Penyuluhan dan Kepemimpinan di Kelompok Tani Jadi Kunci
Masih rendahnya tingkat pemanfaatan Kartu Tani di Jawa Tengah, antara lain, karena mayoritas petani berusia di atas 50 tahun dan telanjur terbiasa dengan cara-cara manual. Penyuluhan tentang manfaat kartu mendesak.
Oleh
ADITYA PUTRA PERDANA
·3 menit baca
UNGARAN, KOMPAS — Masih rendahnya tingkat pemanfaatan Kartu Tani di Jawa Tengah, antara lain, karena mayoritas petani berusia di atas 50 tahun dan telanjur terbiasa dengan cara-cara manual. Penyuluhan manfaat kartu serta inisiasi gerakan dari ketua kelompok tani pun menjadi kunci keberhasilan.
Di Jateng, program Kartu Tani dimulai pada 2018 dengan menggunakan kartu Bank BRI. Kartu itu dapat membaca alokasi pupuk bersubsidi serta transaksi yang menggunakan mesin electronic data capture (EDC). Namun, dari 2,6 juta petani yang telah menerima kartu tersebut, tingkat penggunaannya baru 20,1 persen.
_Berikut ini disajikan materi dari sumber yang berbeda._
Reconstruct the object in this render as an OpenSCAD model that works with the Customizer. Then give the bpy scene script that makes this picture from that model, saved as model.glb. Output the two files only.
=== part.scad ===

Berdasarkan pantauan, Senin (10/2/2020), sejumlah petani di Kabupaten Semarang dan Kendal tak memegang Kartu Tani, tetapi dititipkan di Kios Pupuk Lengkap (KPL) atau tempat mereka membeli pupuk subsidi. Saat transaksi, ada pencatatan, tetapi secara manual. Kartu pun tidak digesek ke mesin EDC.
”Setahun, biasanya saya membutuhkan 10 zak (5 kuintal) pupuk ZA. Kalau beli pupuk subsidi, langsung beli di (kantor) desa. Kalau kehabisan, saya cari ke desa lain, tetapi tidak pakai kartu juga tidak apa-apa. Pupuk subsidi tetap bisa dibeli,” tutur Basri (55), petani asal Desa Bumen, Kecamatan Sumowono, Kabupaten Semarang.
Petani asal Desa Salamsari, Kecamatan Boja, Kendal, Budi Haryanto (60), mengatakan telah menerima Kartu Tani sekitar setahun lalu. Sejak itu, kartunya disimpan di koperasi unit desa yang menjadi tempat penjualan pupuk bersubsidi. Hal itu dilakukan agar praktis dan tak usah membawa kartu setiap membeli pupuk.
”Jadi, sebenarnya membeli pupuk subsidi memang dengan cara lama. Hanya dicatat nama saya, tetapi kartunya tidak gesek. Saya juga belum mengaktifkan Kartu Tani ke Bank BRI,” kata Budi.
Di Desa Karangasem, Kabupaten Demak, sebagian petani sudah menggesekkan Kartu Tani setiap membeli pupuk subsidi di KPL. Ketua Kelompok Tani Gemah Ripah, Karangasem, Achmadi (52) menuturkan, kartu bermanfaat karena sudah terdata jatah pupuk subsidi bagi setiap petani. Namun, pemanfaatan kartu untuk transaksi perbankan lainnya belum dilakukan petani.
Kepala Seksi Penyuluhan pada Bidang Penyuluhan, Pascapanen, dan Bina Usaha Dinas Pertanian dan Perkebunan Jateng Dani Harun mengatakan, 59,1 persen dari penerima Kartu Tani berusia 57-66 tahun. Hal tersebut menjadi salah satu kendala mengingat program kartu tani berkaitan dengan adopsi teknologi.
Oleh karena itu, kepemimpinan kelompok tani menjadi salah satu penentu berjalannya program Kartu Tani secara optimal. ”Apabila ketua kelompok tani aktif, anggotanya akan mengikuti. Ini perlu didukung peran pemerintah hingga tingkat desa. Sosialisasi dan penyuluhan terus diberikan kepada petani,” kata Dani.
Ia menuturkan, program Kartu Tani dimulai pada 2018 setelah pendataan dilakukan pada 2017. Namun, tahapan pembagian kartu telah dimulai pada 2015. Menurut Dani, saat ini Kartu Tani dalam tahap percepatan menuju pemanfaatan yang optimal. Pada 2020, penggunaan ditargetkan mencapai 75 persen.
Selain itu, belum optimalnya penggunaan Kartu Tani juga karena belum adanya aturan yang mengikat dan mewajibkan penebusan pupuk bersubsidi menggunakan Kartu Tani. Saat ini, baru ada instruksi gubernur. Ke depan, diharapkan ada peraturan gubernur terkait penggunaan Kartu Tani.